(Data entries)
-- BEGIN --
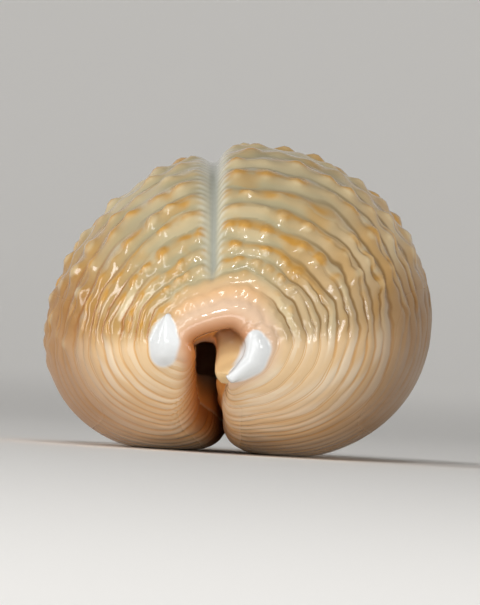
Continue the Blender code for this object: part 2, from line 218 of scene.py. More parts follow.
def outerSkin(angle, along):
    towards = np.where(angle < np.pi / 2, 1, -1)
    half = form["length"] / 2 + towards * form["widestY"] - form["beak"]
    end = np.minimum(angle, np.pi - angle)
    beak = form["beak"] * np.exp(-((end / np.radians(form["beakSpread"])) ** 2))
    y = form["widestY"] - half * np.cos(angle) - beak * np.sign(np.cos(angle))
    return sweep(angle, along, widestSection(along), rims["front"], rims["back"], y)


def innerSkin(angle, along):
    middle = np.array([0, (section["crest"][1] + section["columellarLow"][1]) / 2])
    widest = middle + (widestSection(along) - middle) * form["wallKeep"]
    nearLip = np.minimum(along, roundTotal - along)
    widest[:, 1] += form["innerLipRise"] * (1 - smoothStep(0, form["lipReach"], nearLip))
    front, back = form["cavityEnds"]
    half = np.where(angle < np.pi / 2, form["widestY"] - front, back - form["widestY"])
    y = form["widestY"] - half * np.cos(angle)
    return sweep(angle, along, widest, rims["innerFront"], rims["innerBack"], y)


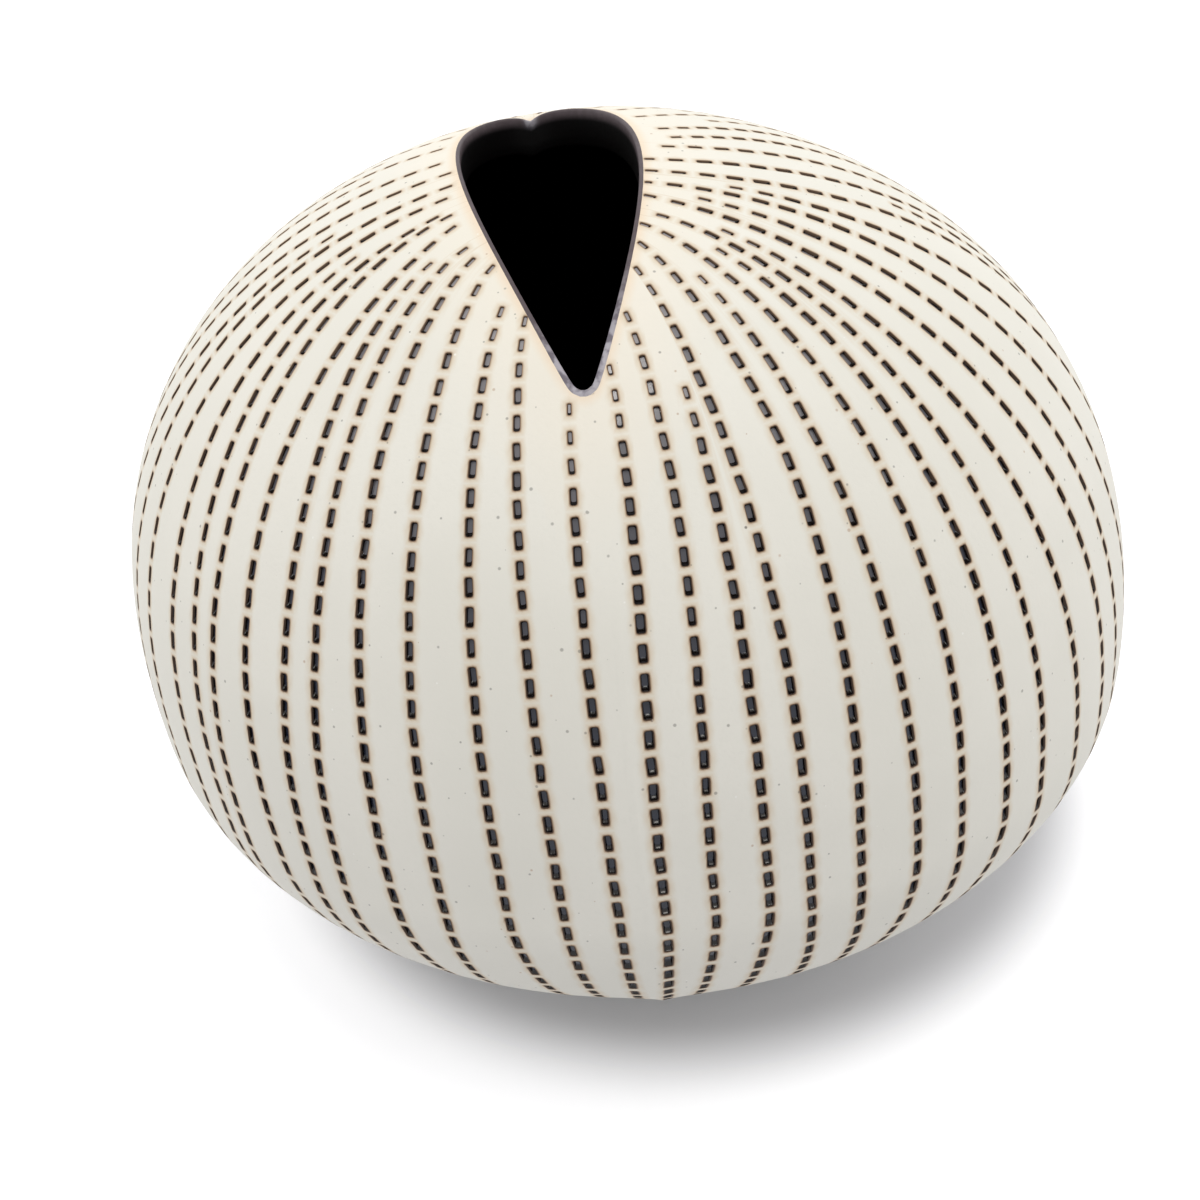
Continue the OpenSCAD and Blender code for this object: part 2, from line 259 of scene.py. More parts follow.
# Every row is sampled once, so that a distance run from the mouth gives a place on the pot.
PATH_STEPS = 600
path_t = np.linspace(0, 2, PATH_STEPS + 1)
bends_of = row_bends(row_belly, row_mouth, 0.0, row_leave, row_sway, row_twist)
row_lines = on_path(bends_of[:, None], path_t)
row_steps = np.linalg.norm(np.diff(row_lines, axis=1), axis=-1)
row_run = np.concatenate([np.zeros((ROWS, 1)), row_steps.cumsum(1)], 1)
row_length = row_run[:, -1]
ROW_KEY = 1000.0
run_keys = (row_run + ROW_KEY * np.arange(ROWS)[:, None]).ravel()
row_aheads = unit(np.gradient(row_lines, axis=1))


def gap_to(step):
    """The distance to the next row on one side, square to this row, all along the row."""
    across = np.roll(row_lines, -step, axis=0) - row_lines
    across -= (across * row_aheads).sum(-1, keepdims=True) * row_aheads
    return np.linalg.norm(across, axis=-1)


RIBBON_HALF, RIBBON_SHARE = 0.56, 0.42
ribbon_left = np.minimum(RIBBON_HALF, RIBBON_SHARE * gap_to(-1)).ravel()
ribbon_right = np.minimum(RIBBON_HALF, RIBBON_SHARE * gap_to(1)).ravel()


def at_run(row, run, values):
    """A value that is listed along all rows, read at a run in each row."""
    return np.interp(run + ROW_KEY * row, run_keys, values)


def beside_row(row, run, x):
    """A place x mm beside a row on the smooth pot, and the directions along and across the row."""
    t = at_run(row, run, np.tile(path_t, ROWS))
    bends = bends_of[row]
    before, after = (on_path(bends, (t + step).clip(0, 2)) for step in (-PATH_NUDGE, PATH_NUDGE))
    ahead = unit(after - before)
    p = on_path(bends, t)
    across = unit(np.cross(unit(pot_level(p)[1]), ahead))
    return clear_of_mouth(onto_pot(p + across * x[:, None]), run), ahead, across


# A low, soft ridge runs down the front from the mouth's tip, where the pot was pinched, and the
# hand leaves slight waves in the wall.
KEEL_BELLY, KEEL_MOUTH, KEEL_H, KEEL_W, KEEL_TOP, KEEL_FADE = -0.6, 5.0, 0.3, 1.7, 57.5, 12.0
WAVE_HEIGHTS, WAVES_ASIDE, WAVES_UP = (0.05, 0.03), (9, 11, 17), (13, 7, 4)
FOOT_FADE, NOTCH_BOTTOM, NOTCH_FADE = 6.0, 45.0, 5.0
keel_line = on_path(row_bends(np.array([KEEL_BELLY]), np.array([KEEL_MOUTH]))[:, None], path_t)[0]
keel_line = keel_line[np.argsort(keel_line[:, 2])]
NOTCH_AT = turned(np.array([0, MOUTH_LEN / 2 - NOTCH_D])) - [MOUTH_LEFT, MOUTH_FRONT]


def notch_dip(p):
    """How far the pot dips round the notch in the mouth's blunt end: it falls off as an
    exponential of the distance seen from above, and ends well above the belly."""
    x = p[..., 0] + LEAN_RATE * (p[..., 2] - BELLY_H)
    off = np.hypot(x - NOTCH_AT[0], p[..., 1] - NOTCH_AT[1])
    fade = ((p[..., 2] - NOTCH_BOTTOM) / NOTCH_FADE).clip(0, 1)
    return NOTCH_DROP * np.exp(-off / NOTCH_REACH) * fade


def hand_marks(p):
    """How far the surface stands out in mm: the ridge falls off as an exponential of the distance
    from its line, the waves are sines of the place, and the notch takes its dip away. The ridge
    and the waves fade out at the foot."""
    kx = np.interp(p[..., 2], keel_line[:, 2], keel_line[:, 0])
    ky = np.interp(p[..., 2], keel_line[:, 2], keel_line[:, 1])
    off = np.hypot(p[..., 0] - kx, p[..., 1] - ky)
    ridge = KEEL_H * np.exp(-off / KEEL_W) * ((KEEL_TOP - p[..., 2]) / KEEL_FADE).clip(0, 1)
    x, y, z = p[..., 0], p[..., 1], p[..., 2]
    (high, low), (a, b, c), (u, v, w) = WAVE_HEIGHTS, WAVES_ASIDE, WAVES_UP
    waves = high * np.sin(x / a + z / u) * np.sin(y / b - z / v + 1) + low * np.sin(z / w + x / c)
    return (ridge + waves) * (z / FOOT_FADE).clip(0, 1) - notch_dip(p)


def hand_shaped(p):
    """Moves points of the smooth pot by the hand marks, and turns their normals to suit."""
    n = unit(pot_level(p)[1])
    steps = HAND_NUDGE * np.eye(3)
    pull = np.stack([hand_marks(p + a) - hand_marks(p - a) for a in steps], -1) / (2 * HAND_NUDGE)
    pull -= (pull * n).sum(-1, keepdims=True) * n
    return p + n * hand_marks(p)[..., None], unit(n - pull)


def zip_columns(left, left_t, right, right_t):
    """Triangles between two columns of points that run the same way. Each step along either one
    makes a triangle with the point reached on the other, in the order of the steps' middles."""
    middles = np.concatenate([(left_t[1:] + left_t[:-1]) / 2, (right_t[1:] + right_t[:-1]) / 2])
    from_left = np.argsort(middles, kind="stable") < len(left) - 1
    i = np.concatenate([[0], from_left.cumsum()])[:-1]
    j = np.concatenate([[0], (~from_left).cumsum()])[:-1]
    i_next, j_next = np.minimum(i + 1, len(left) - 1), np.minimum(j + 1, len(right) - 1)
    return np.stack([left[i], np.where(from_left, left[i_next], right[j_next]), right[j]], -1)


def ring_quads(a, b):
    """Triangles between two closed rings of as many points each, a above b."""
    a2, b2 = np.roll(a, -1), np.roll(b, -1)
    return np.concatenate([np.stack([a, b, b2], -1), np.stack([a, b2, a2], -1)])


def new_piece(name, points, triangles, normals=None, attributes=()):
    """A mesh object at the origin, in metres, from points in mm, triangles, a normal for each
    corner of each triangle, and values for each point."""
    mesh = bpy.data.meshes.new(name)
    triangles = np.ascontiguousarray(triangles, np.int32)
    mesh.vertices.add(len(points))
    mesh.vertices.foreach_set("co", (np.asarray(points) * MM).astype(np.float32).ravel())
    mesh.loops.add(triangles.size)
    mesh.loops.foreach_set("vertex_index", triangles.ravel())
    mesh.polygons.add(len(triangles))
    mesh.polygons.foreach_set("loop_start", np.arange(0, triangles.size, 3, dtype=np.int32))
    mesh.polygons.foreach_set("use_smooth", np.ones(len(triangles), bool))
    mesh.update(calc_edges=True)
    mesh.validate()
    for key, values in attributes:
        layer = mesh.attributes.new(key, "FLOAT", "POINT")
        layer.data.foreach_set("value", np.asarray(values, np.float32))
    if normals is not None:
        mesh.normals_split_custom_set(normals.astype(np.float32))
    piece = bpy.data.objects.new(name, mesh)
    bpy.context.scene.collection.objects.link(piece)
    return piece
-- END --
Exercise directions -
Output exactly those lines that lie from the line with "Continue the OpenSCAD" through the line with "return clear_of_mouth(onto_pot(p +", with both of those lines included.

Solution to this problem -
Continue the OpenSCAD and Blender code for this object: part 2, from line 259 of scene.py. More parts follow.
# Every row is sampled once, so that a distance run from the mouth gives a place on the pot.
PATH_STEPS = 600
path_t = np.linspace(0, 2, PATH_STEPS + 1)
bends_of = row_bends(row_belly, row_mouth, 0.0, row_leave, row_sway, row_twist)
row_lines = on_path(bends_of[:, None], path_t)
row_steps = np.linalg.norm(np.diff(row_lines, axis=1), axis=-1)
row_run = np.concatenate([np.zeros((ROWS, 1)), row_steps.cumsum(1)], 1)
row_length = row_run[:, -1]
ROW_KEY = 1000.0
run_keys = (row_run + ROW_KEY * np.arange(ROWS)[:, None]).ravel()
row_aheads = unit(np.gradient(row_lines, axis=1))


def gap_to(step):
    """The distance to the next row on one side, square to this row, all along the row."""
    across = np.roll(row_lines, -step, axis=0) - row_lines
    across -= (across * row_aheads).sum(-1, keepdims=True) * row_aheads
    return np.linalg.norm(across, axis=-1)


RIBBON_HALF, RIBBON_SHARE = 0.56, 0.42
ribbon_left = np.minimum(RIBBON_HALF, RIBBON_SHARE * gap_to(-1)).ravel()
ribbon_right = np.minimum(RIBBON_HALF, RIBBON_SHARE * gap_to(1)).ravel()


def at_run(row, run, values):
    """A value that is listed along all rows, read at a run in each row."""
    return np.interp(run + ROW_KEY * row, run_keys, values)


def beside_row(row, run, x):
    """A place x mm beside a row on the smooth pot, and the directions along and across the row."""
    t = at_run(row, run, np.tile(path_t, ROWS))
    bends = bends_of[row]
    before, after = (on_path(bends, (t + step).clip(0, 2)) for step in (-PATH_NUDGE, PATH_NUDGE))
    ahead = unit(after - before)
    p = on_path(bends, t)
    across = unit(np.cross(unit(pot_level(p)[1]), ahead))
    return clear_of_mouth(onto_pot(p + across * x[:, None]), run), ahead, across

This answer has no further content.